Pour la sculptrice, s’attaquer à ce jouet optique devait prendre une envergure inégalée. Le plateau ne fait plus 30 centimètres mais 3 mètres ! Et la douzaine de dessins ont été remplacés par 300 personnages sculptés d’environ 15 centimètres de haut. Mais ces chiffres ne représentent pas l’effet produit sur le spectateur, il faut essayer. On pénètre dans une grande boîte noire, et nous prenons place debout devant ce plateau rond. Dessus, tout un tas de personnages sculptés sans grand détail mais dans des positions très humaines et vivantes. Au bout de quelques minutes, le plateau se met à tourner. Lentement puis de plus en plus vite. Les personnages deviennent de plus en plus flous, ne laissant qu’une traînée derrière eux dans la lumière ambiante. Tout à coup la lumière s’éteint, et quelques éclairs de flash commencent à briller. Lorsque ces éclairs s’accélèrent, ils rentrent en résonance avec la vitesse circulaire du plateau et un saisissement nous prend. Ce ne sont plus des sculptures qui tournent devant nos yeux, mais un acrobate qui fait inlassablement une roue arrière, deux boxeurs qui s’affrontent, des danseurs, des promeneurs, un visage d’enfant qui grimace… Un monde s’anime devant nous dans le bruit du moteur électrique et du vent dans les sculptures. Il n’y a plus de boîte noire, plus d’UCLy ni même de sculpture. Oubliée également l’année de travail de l’artiste pour réaliser cela. Reste seulement la magie d’un monde imaginaire mais vivant.

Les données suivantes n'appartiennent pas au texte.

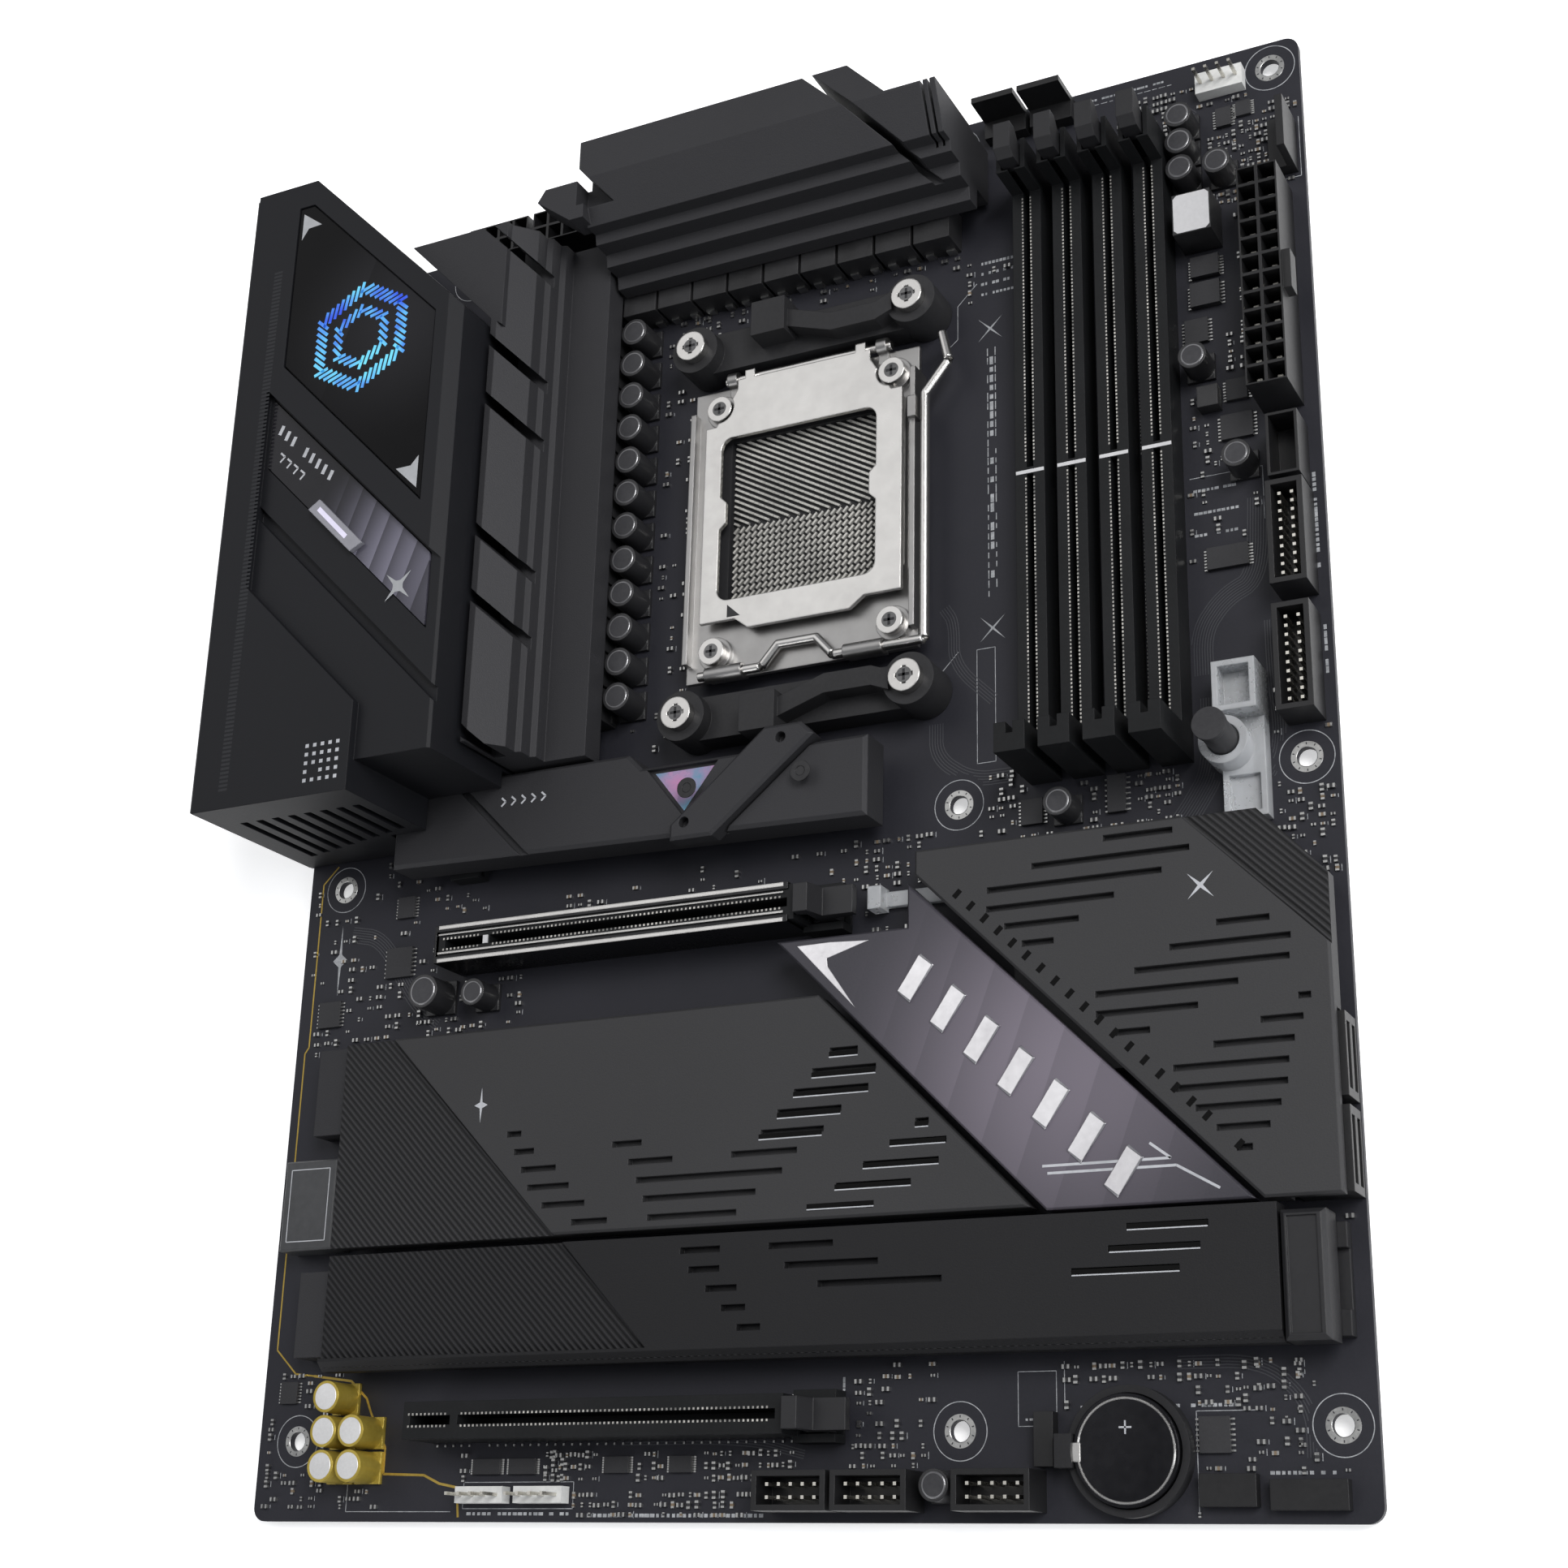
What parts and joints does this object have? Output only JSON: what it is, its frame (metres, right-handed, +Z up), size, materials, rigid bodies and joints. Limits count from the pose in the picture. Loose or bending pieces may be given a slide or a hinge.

Lors du vernissage de son exposition on a pu croiser le poète et écrivain Charles Juliet ou le chorégraphe Mourad Merzouki. Deux artistes authentiques qui ont eu l’occasion de travailler avec Émilie Tolot et qui sont restés proches d’elle. Car après avoir découvert son travail on peut facilement rester fasciné par cette femme. À l’entrée du zootrope, un message prévient les spectateurs que les éclairs de flash peuvent incommoder certaines personnes. On devrait plutôt les prévenir qu’il ne sert à rien de rentrer s’il ne leur reste plus rien de leur âme d’enfant. 

Exposition du 22 mars au 12 mai à l’UCLy 10 place des archives 69002 Lyon. De 10h à 20 h. Entrée gratuite.